Producing mediated presence

Mediated presence is dependent upon technology, which has to function as expected. It requires expertise, resources and good production values. Mediated presence is dependent upon the infrastructures technology uses: electricity cables, servers, satellites and others. Companies and governments own these infrastructures and they decide at what cost these infrastructures may be used and by whom, when and where, and they decide what connections are made available.

When access is easy, it makes the technology (and its owners) disappear and the information and communication flourish. Easy access involves interfaces that are intuitive and simple to use, and this demands quality in software and interaction design. Easy access also requires that the setting up of the technology be no stumbling-block, which demands good hardware- and infrastructure design and the necessity for financial and judicial circumstances to be in place. Because people do not realize what happens to their data, most people simply use it as they please; they enjoy the possibilities and settle for the opaque conditions that they act within. Usually, users of infrastructures do not know, and often do not care, where their data is going, or where it is stored. It is also unclear who has access to their data, and under what circumstances, and it is unclear who decides about the issues of integrity and privacy protection.

To be able to connect one needs physical and psychological energy. To be able to handle the technology and to be able to enter into mediated presences one needs energy. Processes of attribution and the use of media schemata require attention and attention requires energy. An environment that offers 24/7 availability sounds like a context in which an endless adaptation to personal time zones is facilitated. However, it lacks momentum for communication and therefore it does not function as a context.
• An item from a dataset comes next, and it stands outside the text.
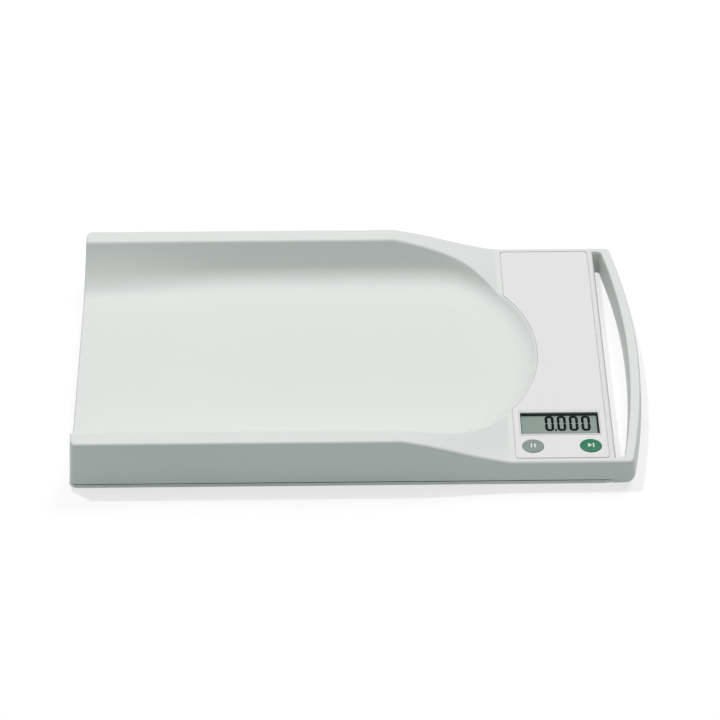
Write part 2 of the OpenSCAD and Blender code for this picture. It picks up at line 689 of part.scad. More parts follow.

People appreciate being connected. It confirms one's existence and it confirms that it is possible to transcend the boundaries of time and place and reach out to another human being in other time/space configurations, which a meeting in natural presence could not facilitate. Connections like to be confirmed; by exchanging feedback using the same format in the same technology, and also by using other formats in other technologies and eventually meeting in natural presence. To be connected is often the ultimate aim of the connection. In social interaction the information that is exchanged only partly matters, as long as the connection is confirmed through a series of immediate feedback moments. When natural presence and witnessed presence form part of the same communication process, they make mediated presence more 'real'. Whether mediated presence is actually true is impossible to prove. At a certain moment we settle for a certain acceptance of probability.

Mediated presence is edited and framed by the formats that the technology offers. Mediated presence can also be edited and framed by people within the formats that the technology offers. Combinations of information and communication facilities make mediated environments attractive. Cognitive and emotional layers of consciousness are addressed in this way (which includes two out of the three layers of proto, core and extended consciousness) and the presence experience becomes stronger. I argue that the stronger the presence experience that is offered by mediated presences the more they will be allowed to contribute to the evolving taxonomy that a certain community shares. The more mediated presences contribute to taxonomies, the more 'real' they will be experienced up to the point that they are considered to be as real as certain elements that natural presence can produce.